Why does gradle download only a pom file without the correspondent jar?

Hi,

I’m currently working with Gradle and found some curious behavior when downloading the dependencies.

I have some dependencies declared in my build.gradle. The most of them are dependent of some other artifacts. Let’s present the next scenario:

I clean up my $GRADLE_USER_HOME/caches directory, so all dependencies should be downloaded again. I ran my “build” task and saved the output and noticed that sometimes dependencies are being downloaded without the jar file, only the pom file is downloaded. This doesn’t happen for all dependencies, but for a bunch of them, it means that for some dependencies the both the jar and the pom are listed. The project builds successfully and it seems like behavior is not altered, which means that all needed dependencies are present.
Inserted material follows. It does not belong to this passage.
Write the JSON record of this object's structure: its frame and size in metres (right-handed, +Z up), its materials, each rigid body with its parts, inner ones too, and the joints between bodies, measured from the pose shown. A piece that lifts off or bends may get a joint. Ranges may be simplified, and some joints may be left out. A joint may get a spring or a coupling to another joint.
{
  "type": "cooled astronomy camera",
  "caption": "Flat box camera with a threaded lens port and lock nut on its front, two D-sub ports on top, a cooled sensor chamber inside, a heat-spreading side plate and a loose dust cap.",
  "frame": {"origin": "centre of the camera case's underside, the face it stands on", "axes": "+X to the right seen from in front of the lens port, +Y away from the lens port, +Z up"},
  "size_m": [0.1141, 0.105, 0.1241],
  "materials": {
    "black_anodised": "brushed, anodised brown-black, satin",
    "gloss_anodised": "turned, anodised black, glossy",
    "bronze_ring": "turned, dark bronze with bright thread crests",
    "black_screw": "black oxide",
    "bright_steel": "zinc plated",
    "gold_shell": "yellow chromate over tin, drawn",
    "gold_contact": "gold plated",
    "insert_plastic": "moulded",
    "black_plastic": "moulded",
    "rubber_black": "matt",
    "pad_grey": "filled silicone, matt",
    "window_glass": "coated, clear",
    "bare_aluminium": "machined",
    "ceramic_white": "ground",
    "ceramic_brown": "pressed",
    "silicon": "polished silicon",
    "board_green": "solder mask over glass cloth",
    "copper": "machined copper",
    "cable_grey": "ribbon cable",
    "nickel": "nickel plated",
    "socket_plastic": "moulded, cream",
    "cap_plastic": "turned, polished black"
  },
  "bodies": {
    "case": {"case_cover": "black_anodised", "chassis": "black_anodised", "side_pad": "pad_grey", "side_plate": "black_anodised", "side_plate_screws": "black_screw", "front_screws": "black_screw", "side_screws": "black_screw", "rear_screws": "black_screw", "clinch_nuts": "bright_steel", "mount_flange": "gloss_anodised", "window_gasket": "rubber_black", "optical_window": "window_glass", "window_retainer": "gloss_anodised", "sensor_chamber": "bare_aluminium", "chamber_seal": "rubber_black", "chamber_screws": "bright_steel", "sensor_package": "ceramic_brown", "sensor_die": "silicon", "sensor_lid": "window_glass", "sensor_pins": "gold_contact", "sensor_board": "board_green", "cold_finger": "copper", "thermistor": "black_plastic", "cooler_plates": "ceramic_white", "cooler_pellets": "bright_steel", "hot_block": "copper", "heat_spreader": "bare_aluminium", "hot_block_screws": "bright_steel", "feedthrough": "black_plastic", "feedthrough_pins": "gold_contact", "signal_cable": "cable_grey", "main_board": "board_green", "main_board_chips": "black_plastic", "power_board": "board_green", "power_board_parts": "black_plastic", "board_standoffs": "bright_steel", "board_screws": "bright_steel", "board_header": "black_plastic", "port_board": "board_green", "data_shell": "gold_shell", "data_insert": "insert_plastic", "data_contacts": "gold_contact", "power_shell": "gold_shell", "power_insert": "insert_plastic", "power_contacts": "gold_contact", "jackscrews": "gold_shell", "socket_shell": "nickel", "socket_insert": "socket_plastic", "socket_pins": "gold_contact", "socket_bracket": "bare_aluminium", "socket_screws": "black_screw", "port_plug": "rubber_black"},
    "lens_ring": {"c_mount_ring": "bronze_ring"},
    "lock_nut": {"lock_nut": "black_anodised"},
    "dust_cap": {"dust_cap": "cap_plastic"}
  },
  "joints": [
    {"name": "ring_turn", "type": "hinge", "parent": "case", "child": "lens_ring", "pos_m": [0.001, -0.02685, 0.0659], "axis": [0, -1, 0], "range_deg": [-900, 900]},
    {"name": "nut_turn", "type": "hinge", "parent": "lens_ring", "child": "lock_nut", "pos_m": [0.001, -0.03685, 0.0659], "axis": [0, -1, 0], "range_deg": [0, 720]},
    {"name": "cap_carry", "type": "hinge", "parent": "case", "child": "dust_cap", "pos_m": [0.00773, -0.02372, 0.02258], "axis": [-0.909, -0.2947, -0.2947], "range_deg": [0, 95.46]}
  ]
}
Does anyone know what is the criteria to download only a pom file and not the jar file? Does it mean that I can always dispense with the jar file?

Thanks!

you might have that jar already in your local ~/.m2 repository. if gradle finds the jar there it won’t be downloaded again

1 Like

Hi Rene,

Thanks for taking some time to answer, I appreciate!

I verified deleting my .m2 repository and it has the same behavior. I suspect is not an error since the project is not affected, but I’d like to understand why is it happening.

I believe there are some cases were a pom can define a redirection to another pom. This might be where you are seeing “pom only” downloads. One case might be when a pom declares a parent for defining common dependency information imported by multiple “sub-poms”.

http://maven.apache.org/pom.html#POM_Relationships

How are you determining which artifacts are being downloaded? Are you just relying on the logging output of the build?

One reason that a jar file would not be downloaded is if Gradle found a file with the correct checksum in your local Maven repository.

The best way to check what files are actually ‘retrieved’ by Gradle (whether by download, or reuse, or copy) is to create a task that prints all files for a configuration:

’’‘
task showFiles << {
    configurations.compile.each { println it.name }
}
’’’

From the page you shared I think another option can be the “optional” attribute. I think that the transitive resolution strategy downloads the pom file of an optional dependency, and if this optional dependency isn’t needed, gradle doesn’t downloads the jar file. Do you think that this is a valid assumption?